Studying nursing was also a great way for Nathania to be reunited with her family, with Australia’s borders opening early to international students. So she enrolled in a Bachelor of Nursing at UniSC, thinking "here we go again."
"I didn’t expect to love nursing as much as I do," she said.
In her last hospital placement, Nathania worked with paediatric patients, a cohort she feared would be too triggering after spending so much time in children’s wards due to her brother’s illness.
“I didn’t realise how much paediatrics is a really strong passion for me, I am loving working with kids, which I always thought would be way too close to home,” she said.
“The best part was being with these kids and having the opportunity to make an impact, to be the strong person I needed when I was child.”
A couple years ago, Nathania was diagnosed with a disability, which makes day-to-day tasks more challenging. “Having accessibility services at UniSC meant I could access a learning plan and get that support,” she said.
“To have learning advisors I can sit down with and say, ‘Can you help me figure this out?’ has made a world of a difference, because we all learn differently. I think of the Albert Einstein quote, ‘If you judge a fish on its ability to climb a tree, it will live its whole life thinking it’s stupid.’
“To be in a university where everything I need for success is offered, and there are teams of people here to help if I’m falling short in any area, I love it.

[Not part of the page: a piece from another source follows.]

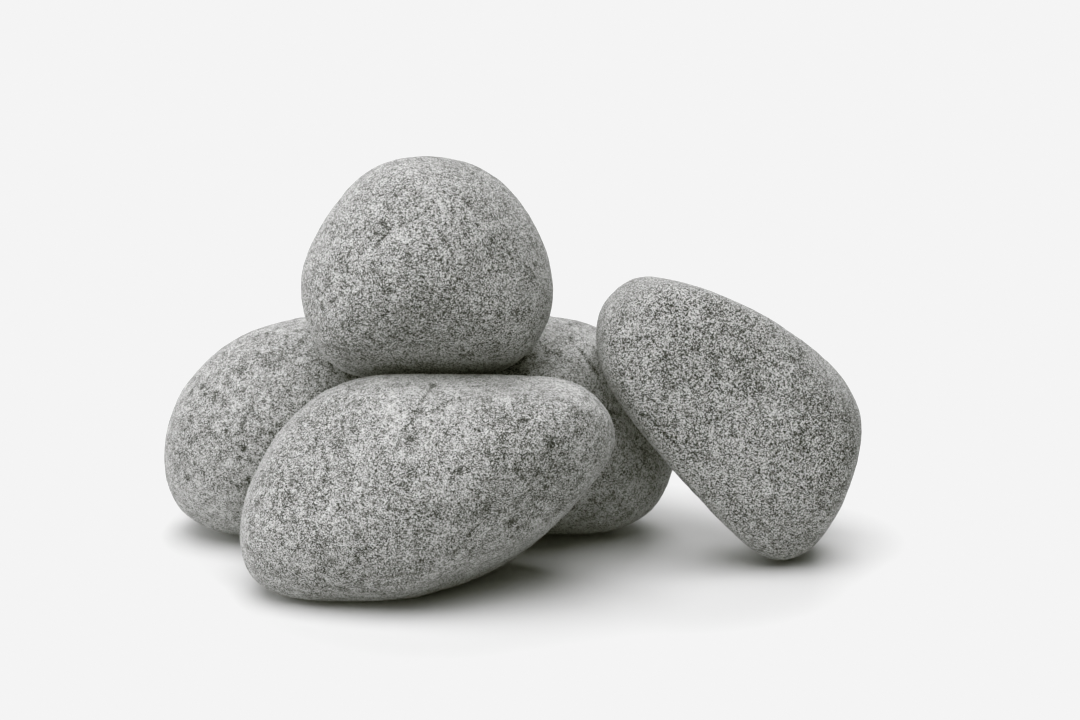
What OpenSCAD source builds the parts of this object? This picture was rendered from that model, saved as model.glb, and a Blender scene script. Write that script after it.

“At UniSC, even though the nursing cohort is huge, classes are small. I’ve never been in a position here where I have attended my classes and lectures, done my learning, asked for help and haven't gotten it. I’m never just a number, which was something I felt at other universities. I know my tutors by name, and it's nice to have a relationship with them.
“I love how hands on it is and that there's so many opportunities for students to be involved in the university.”